My son Nathan helped us load the little sofa into our elevator and take it down to the lobby to meet the person taking it. Nat was a little bereft at losing his favorite spot. I know how he feels. Living this global nomadic life means we don't have one place that will forever be home, so home ends up being mostly people, along with little pieces of this and that which stay consistent while everything else changes. We had that little sofa for nearly five years, a lifetime in our family. We all took a moment to consider the truth in that, and I felt like I needed to write it out as a way to release it instead of changing my mind and refusing to sell it and then ending up with an overstuffed home in Hong Kong and growing to resent the thing that used to bring me so much joy, or worse... ending up having to drag it out to a curb there with the garbage because we just can't keep it. I also think the little sofa is a bit of a metaphor for this city we are leaving. It may seem like just a little sofa, and it may seem like five years in one city is such a small unit of time. But from the time I moved out of the family home in 1993, I've never before been in one place for five years. In fact, only once in my life did I ever get beyond five years, and that was the house my brand new parents brought their firstborn baby girl home to on my very first Christmas. Five years, to me, is quite a wild accomplishment.

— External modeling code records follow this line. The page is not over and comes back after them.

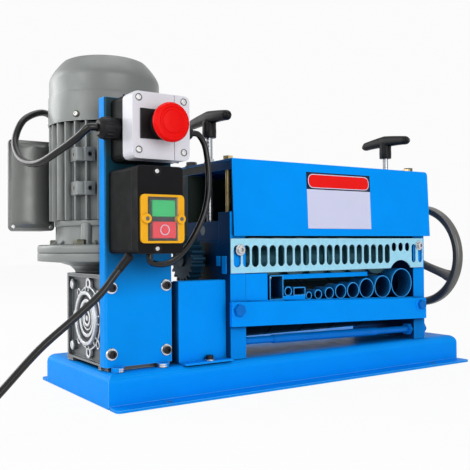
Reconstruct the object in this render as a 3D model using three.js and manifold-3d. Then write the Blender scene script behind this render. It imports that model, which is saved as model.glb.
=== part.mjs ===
// Bench wire stripping machine, millimetres, +Z up, +X along the bench, -Y towards the user.
// A geared motor on the left drives two stacked rollers; cable is fed in from the front
// through a slotted comb and a row of round and flat tubes.
import * as THREE from 'three';
import { mergeVertices } from 'three/addons/utils/BufferGeometryUtils.js';
import Module from 'manifold-3d';

const wasm = await Module();
wasm.setup();

// Driving dimensions: places are given from the piece that carries each one
const GAP = 0.3;
const OVERRUN = 2;
const SINK = 0.4;
const HALF = 0.5;
const TURN = Math.PI * 2;
const fullTurn = THREE.MathUtils.radToDeg(TURN);

const BASE = { fullLength: 556, fullWidth: 238, height: 36.5, sheet: 3, flange: 22.5, bend: 10, corner: 5,
  holeRadius: 4, holeInset: 66, holeEdge: 11 };

const COLUMN = { inset: 4, setback: 17.1, width: 81, sheet: 4, clearance: 4.2, top: 334.5, flange: 14.4,
  bend: 3, boltRadius: 4.3, boltSpanX: 66.6, boltSpanZ: 72.4, boltHeight: 91.3, footRadius: 7,
  footInset: 13 };

const GEARBOX = { width: 79, depth: 112, top: 141, footHeight: 4, footDepth: 17, recess: 5, rim: 4,
  cavityRadius: 34, wall: 9, wormBore: 16, wormDepth: 90, boltDepth: 4, padRadius: 6, padInset: 16 };

const WORM = { centreDistance: 40, radius: 13, core: 9, threadLength: 58, turns: 5, gap: 0.6 };

const SIDE_COVER = { radius: 36, thickness: 8.4, lugRadius: 6.5, lugCircle: 39.2, smallLugRadius: 5,
  holeRadius: 3, rings: 3, lugs: 8 };

const DRIVE = { axisDepth: 63, axisZ: 90.9, shaftRadius: 9, running: 0.1, rollerRadius: 37,
  rollerGroove: 1.5, grooves: 5 };

const GEARS = { module: 2.5, lowerTeeth: 30, cutterTeeth: 21, width: 17, standoff: 30.5,
  addendumShare: 0.86, dedendumShare: 1.2, rootShare: 0.3, tipShare: 0.13 };

const CUTTER = { shaftRadius: 8, sleeveRadius: 15, discRadius: 26, discThickness: 3, discs: 8, endGap: 9 };

const PRESS = { rollerRadius: 10, shaftRadius: 6, nip: 0.6, travel: 8, blockHeight: 25, blockBelow: 14,
  slotFloorGap: 0.4 };

const PLATES = { inset: 158.5, rightInset: 62, setback: 6.5, thickness: 22, depth: 126, legTop: 212.5,
  legDepth: 25.5 };

const TOP_PLATE = { thickness: 10, clearAbove: 51.8, frontInset: 2, leftInset: 3.5, rightInset: 2 };

const TOP_BOLT = { radius: 3.2, headRadius: 6.6, headHeight: 4.6, fromFront: 20, depth: 16 };

const HOOD = { leftInset: 3.2, rightOverhang: 8.8, bottom: 183.7, sheet: 2, splay: 4, corner: 5,
  plateGap: 0.3 };

const COMB = { leftOverhang: 0.3, rightInset: 4, bottom: 139, top: 180.5, sheet: 2, firstSlot: 9.2,
  lastSlot: 5.8, longCount: 20, shortCount: 3, endCount: 2, slotWidth: 9, slotHeight: 25.6,
  slotCentre: 159.2, shortWidth: 8.4, shortHeight: 11.4, shortCentre: 168.4, endWidth: 8,
  notchInset: 45.5, notchZ: 126, notchRadius: 24 };

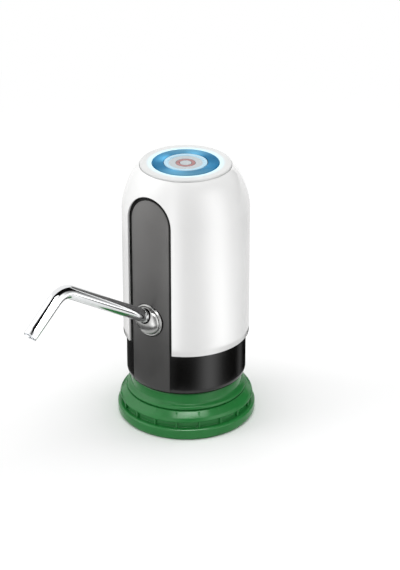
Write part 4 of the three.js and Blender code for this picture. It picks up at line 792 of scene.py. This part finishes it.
# White shell, with its arched front cut and the charging port's hole
def outer_shell():
    around, low_rows, arch_rows = 200, 25, 24
    strip = [(0.24, 0.05), (0.11, 0.14), (0.03, 0.27), (0.0, 0.4)]
    start, straight = SHELL_BOTTOM + SHELL_EDGE, ARCH_SPRING - SHELL_BOTTOM - SHELL_EDGE
    rows = [("low", SHELL_BOTTOM, 0.4 * MM), ("low", SHELL_BOTTOM + 0.06 * MM, 0.2 * MM),
            ("low", SHELL_BOTTOM + 0.2 * MM, 0.06 * MM), ("low", start, 0.0)]
    rows += [("low", start + straight * k / low_rows, 0.0) for k in range(1, low_rows + 1)]
    rows += [("arch", math.pi / 2 * k / arch_rows, 0.0) for k in range(1, arch_rows + 1)]

    def hole(row, margin):
        """The front cut's half width, its height and the least inset there."""
        kind, value, inset = row
        if kind == "low":
            return ARCH_HALF + margin, value, inset
        return ((ARCH_HALF + margin) * math.cos(value),
                ARCH_SPRING + (ARCH_RISE + margin) * math.sin(value), inset)

    def rim_points(row, side, cuts):
        """The rounded edge of the cut on one side, by margin and depth."""
        found = []
        for margin, depth in cuts:
            width, height, inset = hole(row, margin * MM)
            radius = dome_radius(height, max(inset, depth * MM))
            x = min(width, radius)
            found.append((side * x, -math.sqrt(max(radius * radius - x * x, 0)), height))
        return found

    def arc(width, height, inset):
        """Round the back, from one side of the cut to the other."""
        radius = dome_radius(height, inset)
        edge = math.asin(min(width / radius, 1))
        return [on_wall(radius, edge + (2 * math.pi - 2 * edge) * j / around, height)
                for j in range(around + 1)]

    points, loops = [], []
    for row in rows:
        width, height, _ = hole(row, 0.0)
        loop = arc(*hole(row, SHELL_EDGE)) + rim_points(row, -1, strip)
        loop += arc(width, height, SHELL_WALL)[::-1] + rim_points(row, 1, strip[::-1])
        loops.append(range(len(points), len(points) + len(loop)))
        points += loop
    size = len(loops[0])
    faces = bands(len(loops), size)
    first, extra = loops[0], len(strip)
    inner = around + 1 + extra
    for j in range(around):
        faces.append((first[j + 1], first[j], first[inner + around - j], first[inner + around - j - 1]))
    faces.append(tuple(first[around + k] for k in range(extra + 2)))
    faces.append((first[0], *[first[size - 1 - k] for k in range(extra)], first[inner + around]))

    rim = dome_height(OPENING_RADIUS, 0)
    outer_rows = dome_rows(ARCH_TOP + SHELL_EDGE, rim, 0.0, 22)
    inner_rows = dome_rows(ARCH_TOP, LEDGE_BOTTOM, SHELL_WALL, 14)
    lip = [(OPENING_RADIUS, rim - 0.3 * MM), (OPENING_RADIUS, LEDGE_TOP), (LEDGE_RADIUS, LEDGE_TOP),
           (LEDGE_RADIUS, LEDGE_BOTTOM)]
    last = loops[-1]
    rings = [[last[j] for j in range(around)]]
    for radius, height in outer_rows + lip + inner_rows[::-1]:
        rings.append(range(len(points), len(points) + around))
        points += [on_wall(radius, 2 * math.pi * j / around, height) for j in range(around)]
    rings.append([last[inner + around - j] for j in range(around)])
    for below, above in zip(rings, rings[1:]):
        for j in range(around):
            k = (j + 1) % around
            faces.append((below[j], below[k], above[k], above[j]))
    body = from_faces("shell_moulding", points, faces)
    port = port_solid("port", 7.0 * MM, 4.5 * MM, 2.0 * MM, 20 * MM, 60 * MM)
    combined(body, port)
    shown(smooth(body), "pump_housing", "white_shell", white_shell, "outer_shell")


def port_solid(name, half_width, half_tall, corner, near, far):
    """A rounded rectangle in X and Z about the port's middle, run along Y."""
    outline, steps = [], 8
    for turn, (sx, sz) in enumerate(((1, 1), (-1, 1), (-1, -1), (1, -1))):
        for k in range(steps + 1):
            angle = math.pi / 2 * (turn + k / steps)
            outline.append((sx * (half_width - corner) + corner * math.cos(angle),
                            PORT_Z + sz * (half_tall - corner) + corner * math.sin(angle)))
    points = [(x, y, z) for y in (near, far) for x, z in outline]
    return from_faces(name, points, bands(2, len(outline)) + ends(2, len(outline)))


# Top: grey ring, lit blue ring and the button with its inlaid ring
def below_top(points):
    """Millimetre corners of [radius, depth below the top] as metres."""
    return [(radius * MM, UNIT_TOP - depth * MM) for radius, depth in points]


def rounded_below_top(points, radii):
    return rounded(below_top(points), radii)


def top_pieces():
    bezel = turned("bezel_ring", rounded_below_top([
        (20.0, 3.6), (20.0, 0.3), (27.1, 0.3), (27.1, 2.5), (23.4, 2.5), (23.4, 5.3), (18.2, 5.3),
        (18.2, 3.6)], [0, 0.35, 0.7, 0.1, 0.1, 0.2, 0.2, 0]), 160)
    shown(smooth(bezel), "pump_housing", "grey_plastic", bezel_grey, "top_bezel")
    light = turned("light_guide", rounded_below_top([
        (13.3, 3.3), (13.3, 0), (19.7, 0), (19.7, 3.3), (16.0, 3.3)], [0, 0.35, 0.5, 0.1, 0]), 144)
    shown(smooth(light), "pump_housing", "blue_light", light_blue, "light_ring")
    cap = turned("button_moulding", below_top([
        (0, 4.1), (2.0, 4.1), (2.0, 2.2), (11.2, 2.2), (11.2, 4.8), (14.6, 4.8), (14.6, 3.6),
    ]) + rounded_below_top([
        (12.9, 3.6), (12.9, 0), (10.7, 0), (10.1, 0.5), (5.95, 0.5), (5.95, 1.4), (3.45, 1.4),
        (3.45, 0.5), (0, 0.5)], [0, 0.5, 0.5, 0.4, 0.05, 0, 0, 0.05, 0]), 144, closed=False)
    shown(smooth(cap), "button", "grey_plastic", button_grey, "button_cap")
    icon = turned("button_inlay", rounded_below_top([
        (3.7, 1.1), (3.7, 0.5), (5.7, 0.5), (5.7, 1.1), (4.5, 1.1)], [0, 0.12, 0.12, 0, 0]), 96)
    shown(smooth(icon), "button", "icon_red", icon_red, "button_icon")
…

I'm excited for what's next, really and truly filled with joy over the future for all four of us (and hope springs eternal for a future with walls which are a riot of noisy color in our new home). But I also have space inside me for the bit of sorrow which comes when you say goodbye to something you will never get back. It's true, we are moving back to Hong Kong, a place we lived before, so I know it's absolutely possible that at some point in the future we'll end up moving back to Shanghai too. Never say never, right? But just like Hong Kong isn't the same now as it was back then, Shanghai won't be the same either. And I know I certainly won't be the same.
Thank you, little sofa. And thank you, big Shanghai. You will both be missed.